I responded with, “Truman I have worked my last day.”
With eyes of disbelief, he said, “No, really how long do you
think we will be out?”
Once again, I said, “Truman, if we go on strike the company
is going to replace us. I have worked my
last day.”
Still not believing me, he said, “Do you really mean it?”
With my electrical tool pouch on my shoulder, I said,
“Truman, if we are not back to work in two weeks it is over. I, like some others, will never be back. I have been in negotiations since February
and the company is ready to replace us.
They have told me that if we strike, I will not have a job. Look, I have all my personal tools with
me. I have a few in my locker, but I
have most of my hand tools in this pouch.”

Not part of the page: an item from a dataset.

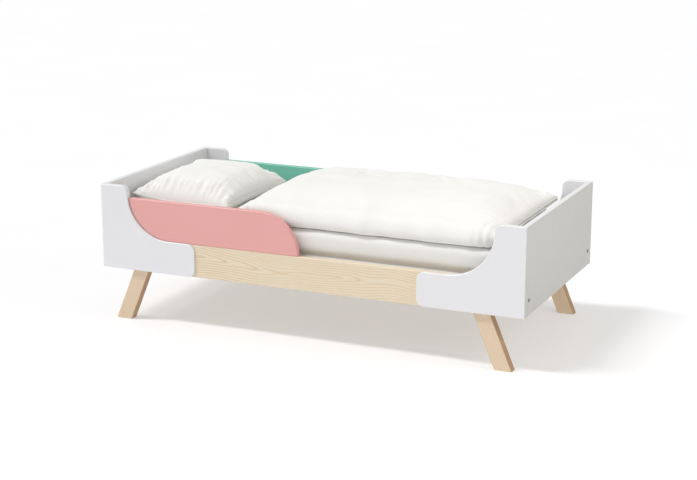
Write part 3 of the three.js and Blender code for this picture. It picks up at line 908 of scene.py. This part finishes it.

Negotiations had been tough.
Chicago lawyers have disdain for Alabama rednecks. Sitting across from an educated know-it-all
who twists every article of a contract is deplorable. Sometimes times we had to remind the lawyers
that just because we talked slow does not mean that we were stupid.
Negotiations were long and frustrating with trips to Atlanta, Birmingham, and Anniston.
Every time the negotiating committee returned to the plant, the men had
hundreds of questions. We tried to give
them as much information as we could without doing any damage to the
negotiations. Hearsay among employees
ran rampant throughout the plant.
The men wanted to strike immediately when the contract
expired in May. The negotiating
committee tried to hold them together as long as we could without hitting the
highway. Many of the men thought that we
were not trying hard enough in negotiations.
They would remind us what they would do if they were on the negotiation
committee. I offered to let them have my
position. I never had any takers.
The anxiety was building with each meeting. Co-workers would heckle members of the
negotiating committee. I remember an
incident one morning while buying a coke in the canteen. Some of my friends, I use the term friend
loosely, sounded like laying hens in the hen house. They were clucking as a hen does when laying
an egg. I will let your imagination take
you were they were going with that one.
Another time a co-worker cussed me from the time I got out
of my truck, punched my time card, and entered the plant. He told me that I was not a man, had no guts,
and that I was probably on the take by the company. As a footnote, when we went on strike, that
same man was the first to cross the picket line.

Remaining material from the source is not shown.